Thursday, May 25 • – 8
An Cailín Ciúin (The Quiet Girl) (Colm Bairead, 2022) has reopened the debate about the place of the Irish language in Irish society, and in the arts. Post-independence, the partial and contested re-establishment of the Irish language has put it at the center of highly charged debates about Irish identity and politics. The limited existing critical work on the film discusses it in the framework of the success or failure of the state’s language policy.
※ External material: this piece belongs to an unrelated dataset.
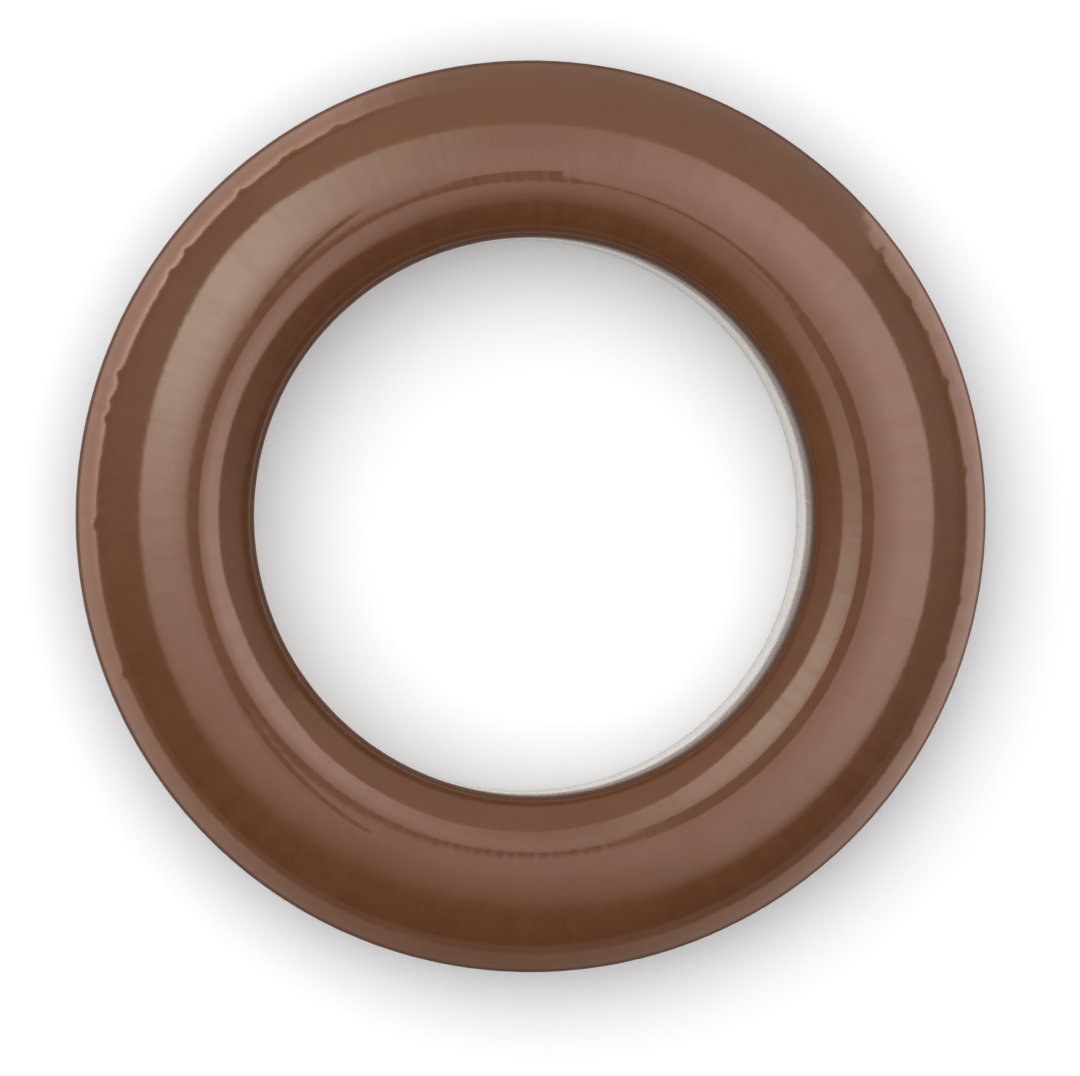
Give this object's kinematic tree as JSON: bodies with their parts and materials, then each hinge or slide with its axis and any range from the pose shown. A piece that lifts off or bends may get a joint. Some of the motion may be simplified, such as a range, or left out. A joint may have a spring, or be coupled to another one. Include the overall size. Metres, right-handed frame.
{
  "type": "grommet eyelet",
  "caption": "Drawn sheet-metal eyelet: painted domed ring flange rolling through a throat into a short plain barrel that is pressed through cloth or leather.",
  "frame": {"origin": "centre of the barrel's cut end, on the bore's axis", "axes": "+Z along the bore's axis from the barrel's cut end towards the domed flange; X and Y are free, because the part is round"},
  "size_m": [0.0228, 0.0228, 0.0059],
  "materials": {
    "painted_sheet": "glossy brown baked enamel over nickel-bright sheet, bare inside the barrel and underneath"
  },
  "bodies": {
    "root": {"eyelet": "painted_sheet"}
  },
  "joints": []
}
Neither the politics of the film – an intimate family drama in 1980s Ireland – nor of the decision to shoot in Irish have been deeply examined.
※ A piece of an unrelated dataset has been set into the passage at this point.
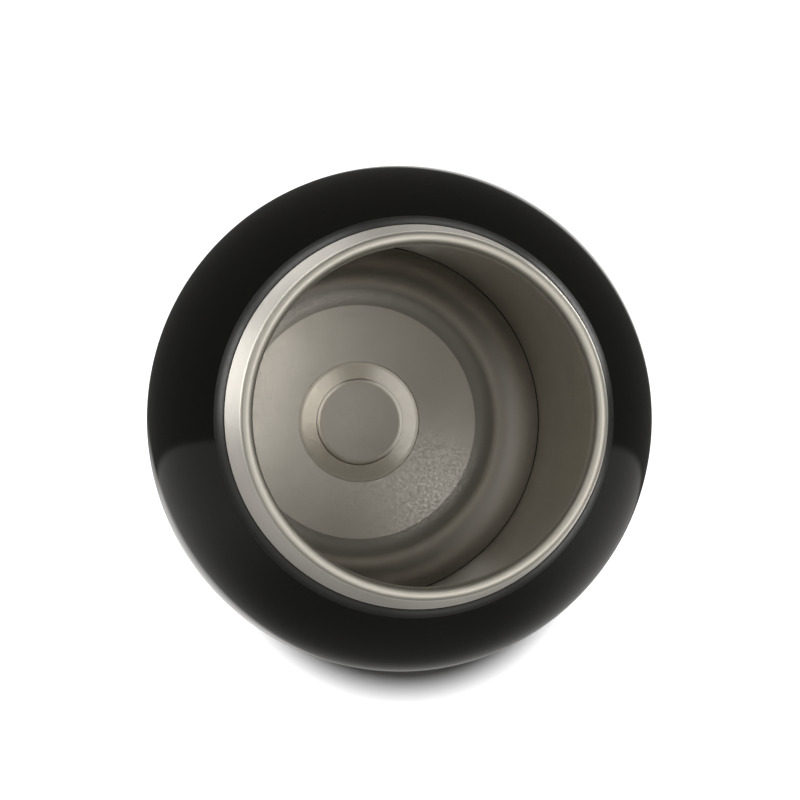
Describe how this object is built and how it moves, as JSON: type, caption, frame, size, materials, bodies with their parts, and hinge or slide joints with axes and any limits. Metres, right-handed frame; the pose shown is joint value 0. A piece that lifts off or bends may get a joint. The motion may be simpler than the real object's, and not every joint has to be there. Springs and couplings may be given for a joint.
{
  "type": "growler",
  "caption": "Double-walled vacuum insulated steel growler with a wide rolled mouth, flared bare neck, round black coated shoulder and body, and a ring-shaped rubber base pad.",
  "frame": {"origin": "centre of the resting face of the base pad", "axes": "+Z along the axis of the growler, up towards the mouth; the growler is round about Z"},
  "size_m": [0.128, 0.128, 0.214],
  "materials": {
    "shell_steel": "satin, turned round the neck",
    "black_coat": "gloss black",
    "wet_steel": "satin, electropolished",
    "floor_steel": "satin, fine grain",
    "weld_steel": "ground weld",
    "bottom_steel": "pressed, dull",
    "cover_steel": "radially brushed",
    "holder_steel": "pressed, plain",
    "shield_foil": "bright foil",
    "solder_bead": "glossy glass solder",
    "bond_tape": "matt tape",
    "pad_rubber": "matt",
    "getter_alloy": "matt, pressed powder"
  },
  "bodies": {
    "root": {"outer_shell": "shell_steel", "powder_coat": "black_coat", "inner_shell": "wet_steel", "mouth_weld": "weld_steel", "inner_bottom": "floor_steel", "inner_seam_weld": "weld_steel", "heat_shield": "shield_foil", "outer_bottom": "bottom_steel", "base_weld": "weld_steel", "port_seal": "solder_bead", "pad_tape": "bond_tape", "base_pad": "pad_rubber", "cover_tape": "bond_tape", "base_cover": "cover_steel", "getter_pellet": "getter_alloy", "getter_holder": "holder_steel"}
  },
  "joints": []
}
Gilles Deleuze and Félix Guattari’s concept of ‘minority’, and its expression in the fields of minor literature and minor cinema, explicitly rejects the reification of an oppressed identity that often comes with an explicitly political adoption of a minorized language. Yet in An Cailín Ciúin Irish exists in perpetual relationship with English. Set in both the Gaeltacht (Irish-speaking communities) and in English-speaking Ireland, the characters navigate the affective, institutional, commercial, political and interpersonal factors determining their interchanging use of both languages. The use of Irish emerges within Ireland’s linguistic space as a site of open contestation of a framework of control and power both within the family and within the state.
In this paper I ask whether An Cailin Ciuin is a work of minor cinema in Deleuzian terms, and whether it can point towards an emancipatory linguistic politics of huge contemporary relevance in Ireland.
References
- Deleuze, Gilles (1997). Essays Critical and Clinical. Translated by Daniel W. Smith and Michael A. Greco. Minneapolis: University of Minnesota Press.
- Deleuze, Gilles (2005). Cinema 2: The Time-Image. Translated by Hugh Tomlinson and Robert Galeta. London: Continuum.
- Deleuze, Gilles and Felix Guattari (2004). Capitalism and Schizophrenia: A Thousand Plateaus. London: Continuum.
- O’Connor, Derek (2022). “Celtic Cinema’s quiet coming of age.” Sight and Sound, 32 (5), pp. 9-10.
Niall Kennedy is a specialist in modern French philosophy, particularly the philosophy of literature, film and the arts. He's currently working as a lecturer in Trinity College Dublin, Ireland, and writing his first book, on Deleuze and the author.